Start DATA SECTION

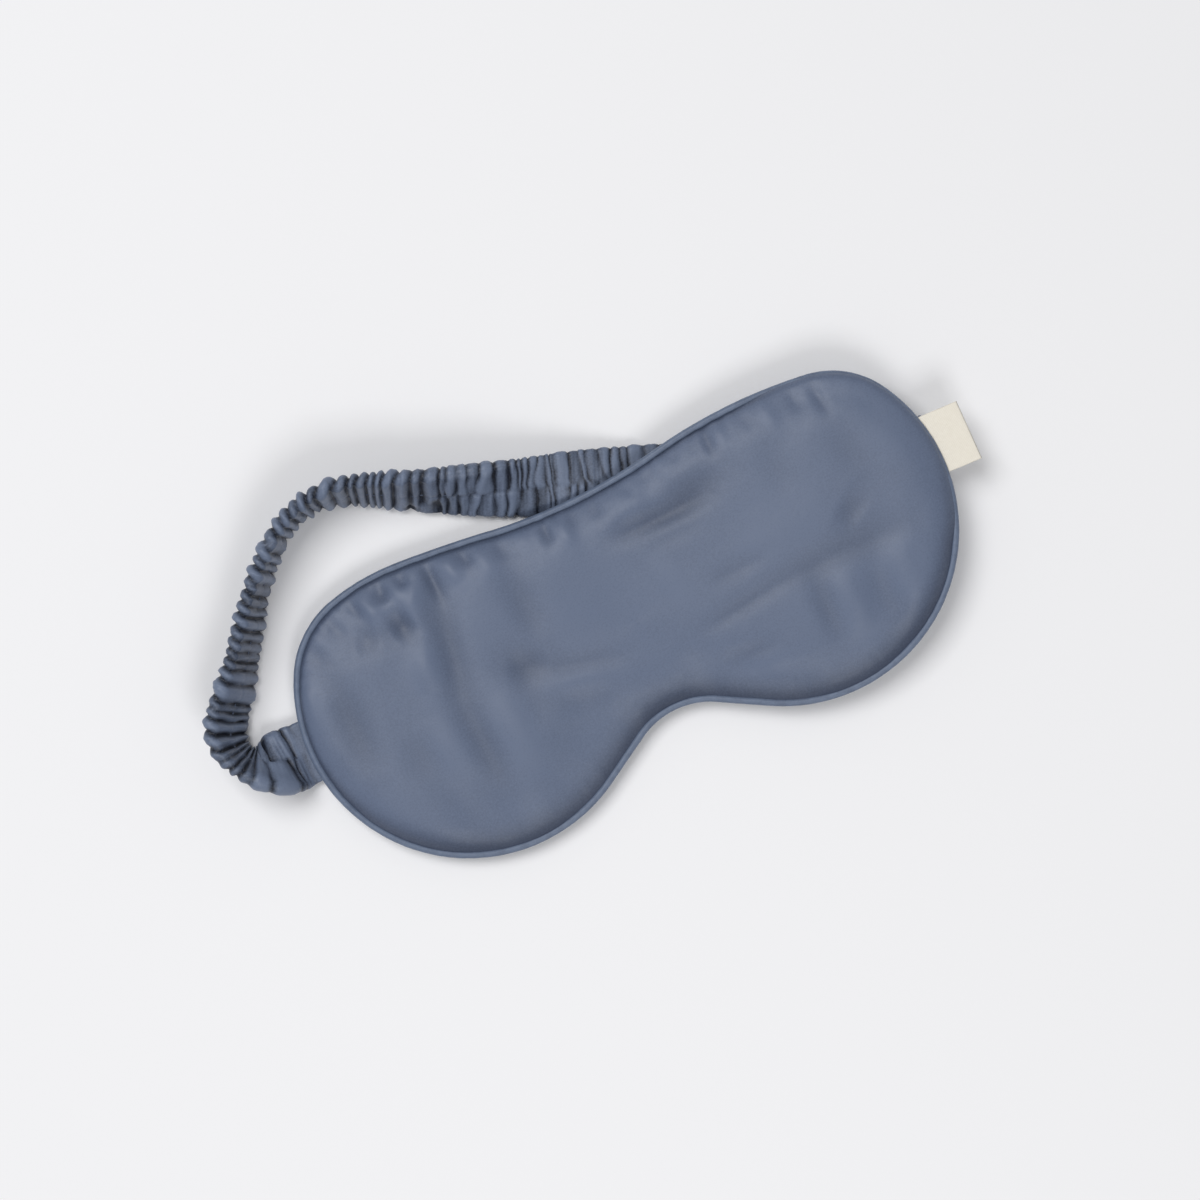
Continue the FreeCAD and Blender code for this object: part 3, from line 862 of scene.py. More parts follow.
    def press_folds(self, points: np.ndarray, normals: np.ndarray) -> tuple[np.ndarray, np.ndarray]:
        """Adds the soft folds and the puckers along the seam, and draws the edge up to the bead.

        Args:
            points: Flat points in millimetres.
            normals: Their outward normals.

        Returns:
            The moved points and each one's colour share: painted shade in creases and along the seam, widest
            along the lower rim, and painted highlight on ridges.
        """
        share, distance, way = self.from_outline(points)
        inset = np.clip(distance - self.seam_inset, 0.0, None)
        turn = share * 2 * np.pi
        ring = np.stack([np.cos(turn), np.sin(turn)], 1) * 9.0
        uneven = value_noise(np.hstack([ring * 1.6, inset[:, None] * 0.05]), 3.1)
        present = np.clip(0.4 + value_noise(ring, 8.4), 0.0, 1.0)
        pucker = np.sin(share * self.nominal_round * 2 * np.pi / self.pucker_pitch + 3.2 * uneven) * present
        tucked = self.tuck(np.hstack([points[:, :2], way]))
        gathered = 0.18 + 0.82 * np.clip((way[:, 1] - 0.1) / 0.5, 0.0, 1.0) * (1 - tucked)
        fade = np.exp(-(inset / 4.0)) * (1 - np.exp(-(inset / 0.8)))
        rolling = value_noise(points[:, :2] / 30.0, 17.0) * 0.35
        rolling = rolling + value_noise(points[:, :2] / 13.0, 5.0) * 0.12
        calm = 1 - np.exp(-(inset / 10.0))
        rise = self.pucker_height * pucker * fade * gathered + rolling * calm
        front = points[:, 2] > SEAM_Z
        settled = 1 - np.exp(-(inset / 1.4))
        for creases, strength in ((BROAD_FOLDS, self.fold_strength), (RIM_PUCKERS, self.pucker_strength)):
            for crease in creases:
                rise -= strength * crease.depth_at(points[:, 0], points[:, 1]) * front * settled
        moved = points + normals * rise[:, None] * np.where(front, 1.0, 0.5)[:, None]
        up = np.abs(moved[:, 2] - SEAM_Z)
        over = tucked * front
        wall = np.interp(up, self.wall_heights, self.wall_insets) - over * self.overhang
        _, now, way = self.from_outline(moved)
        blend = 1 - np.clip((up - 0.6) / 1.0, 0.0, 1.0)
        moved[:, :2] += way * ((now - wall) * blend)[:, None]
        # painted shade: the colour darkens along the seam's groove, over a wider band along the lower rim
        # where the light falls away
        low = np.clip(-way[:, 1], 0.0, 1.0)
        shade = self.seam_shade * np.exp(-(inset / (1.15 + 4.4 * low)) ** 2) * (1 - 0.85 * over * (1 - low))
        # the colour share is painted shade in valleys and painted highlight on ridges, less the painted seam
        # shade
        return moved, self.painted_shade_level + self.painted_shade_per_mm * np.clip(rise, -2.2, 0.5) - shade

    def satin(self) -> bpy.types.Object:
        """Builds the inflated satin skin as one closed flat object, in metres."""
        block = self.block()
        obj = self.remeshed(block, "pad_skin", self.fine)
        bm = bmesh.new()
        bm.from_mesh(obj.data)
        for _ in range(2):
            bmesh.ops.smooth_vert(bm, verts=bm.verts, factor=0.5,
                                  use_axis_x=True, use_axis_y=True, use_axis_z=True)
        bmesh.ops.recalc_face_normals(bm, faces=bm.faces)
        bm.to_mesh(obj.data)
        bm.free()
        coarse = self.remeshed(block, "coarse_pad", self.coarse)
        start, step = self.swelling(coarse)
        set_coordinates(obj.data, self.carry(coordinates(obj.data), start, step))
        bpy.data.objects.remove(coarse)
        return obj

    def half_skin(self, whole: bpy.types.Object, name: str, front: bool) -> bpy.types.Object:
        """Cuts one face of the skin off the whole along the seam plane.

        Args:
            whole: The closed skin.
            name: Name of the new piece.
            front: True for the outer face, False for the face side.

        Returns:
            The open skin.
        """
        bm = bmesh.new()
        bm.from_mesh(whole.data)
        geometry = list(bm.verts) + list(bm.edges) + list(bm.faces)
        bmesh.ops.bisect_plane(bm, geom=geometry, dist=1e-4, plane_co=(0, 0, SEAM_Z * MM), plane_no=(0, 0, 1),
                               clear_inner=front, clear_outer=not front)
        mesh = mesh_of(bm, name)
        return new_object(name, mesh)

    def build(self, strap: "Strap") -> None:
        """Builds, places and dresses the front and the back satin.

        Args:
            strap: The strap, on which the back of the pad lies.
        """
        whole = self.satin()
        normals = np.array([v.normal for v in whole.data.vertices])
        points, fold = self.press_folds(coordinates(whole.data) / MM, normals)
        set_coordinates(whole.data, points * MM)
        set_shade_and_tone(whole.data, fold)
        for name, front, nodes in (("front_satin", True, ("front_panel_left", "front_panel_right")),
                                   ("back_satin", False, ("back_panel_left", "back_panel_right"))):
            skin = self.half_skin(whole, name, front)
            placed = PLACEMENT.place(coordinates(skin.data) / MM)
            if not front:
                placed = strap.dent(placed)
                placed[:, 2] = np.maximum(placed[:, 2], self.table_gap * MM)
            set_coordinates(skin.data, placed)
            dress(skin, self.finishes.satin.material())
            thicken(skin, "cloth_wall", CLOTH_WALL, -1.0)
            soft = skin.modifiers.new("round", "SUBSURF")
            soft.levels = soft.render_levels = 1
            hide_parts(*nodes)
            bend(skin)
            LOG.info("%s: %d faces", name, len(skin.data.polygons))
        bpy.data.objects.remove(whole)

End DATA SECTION

Quote the listing word for word from its first line through the line in which "normals: Their outward normals." appears.

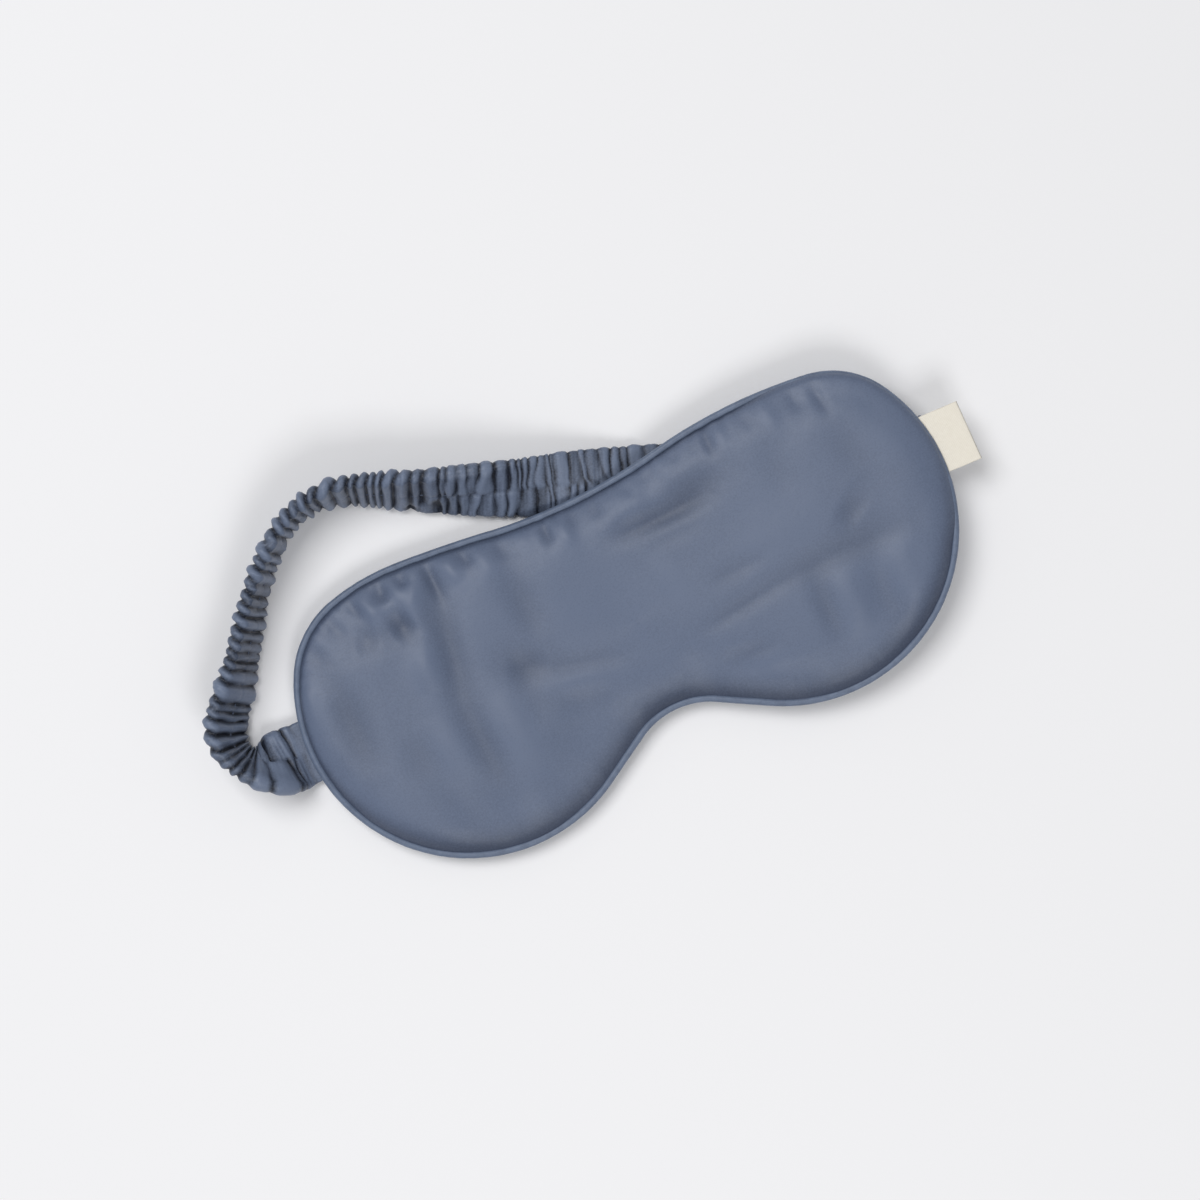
Continue the FreeCAD and Blender code for this object: part 3, from line 862 of scene.py. More parts follow.
    def press_folds(self, points: np.ndarray, normals: np.ndarray) -> tuple[np.ndarray, np.ndarray]:
        """Adds the soft folds and the puckers along the seam, and draws the edge up to the bead.

        Args:
            points: Flat points in millimetres.
            normals: Their outward normals.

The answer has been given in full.